For all the freedom from tradition contemporary clarinetists have gained, they frequently make it or break it artistically based on the quality of their sound. But as strong a player as Darryl Harper is, the most striking and appealing thing about his music is its conceptual rigging. An active intellect drives The Edenfred Files, a collection of precisely calibrated tunes-multi-part adventures, really-that never fail to entrance.
Most of them are performed by Philly native Harper’s long-running Onus Trio, featuring bassist Matthew Parrish and drummer Butch Reed. The group handles serial thematic shifts deftly, moving from sustained warning tones to child’s melody to earthy lament on “Sirens Calling,” and, on Julius Hemphill’s “Kansas City Line,” offering a jaunty, puzzle-like reworking of traditional blues. The melody ebbs and flows over Reed’s coiled strokes, one example of the different drum tunings and bass sounds that are employed on different cuts. (Parrish gets ample opportunity to strut his stuff.)

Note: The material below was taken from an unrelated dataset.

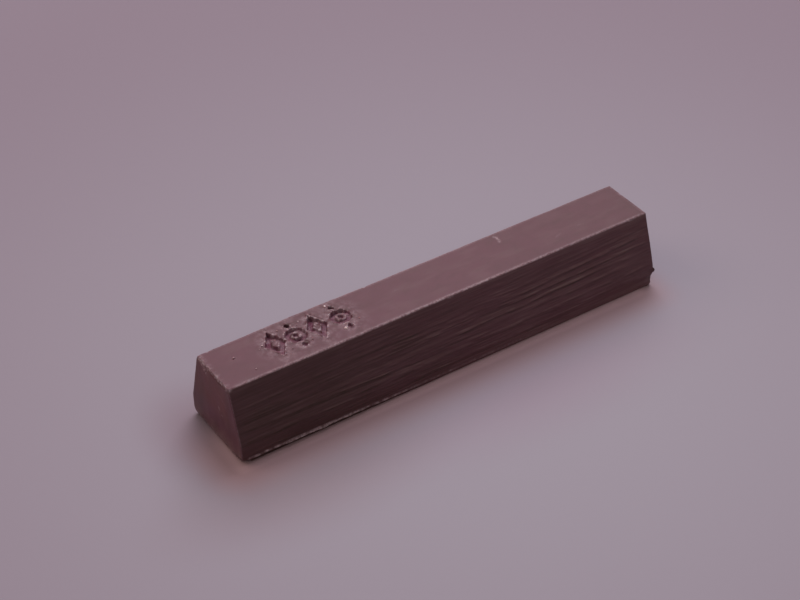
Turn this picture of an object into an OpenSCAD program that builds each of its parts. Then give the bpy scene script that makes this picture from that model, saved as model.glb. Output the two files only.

On select tracks, Harper features classically inclined pianist Kevin Harris. He sustains a rumbling, rough-edged bottom on “Walking With Old Souls,” a pensive original on which Harper applies dark tones to a Christmas-like melody. Elsewhere, Harris reveals a flair for the dramatic with emphatic single notes and hard minimalist repetitions, and he closes the album with a lovely, recital-like solo rendering of John Coltrane’s “After the Rain.” If there’s a defining quality to The Edenfred Files, it’s that the musicians are never in any rush to get to their destination, which makes their arrival all the more rewarding.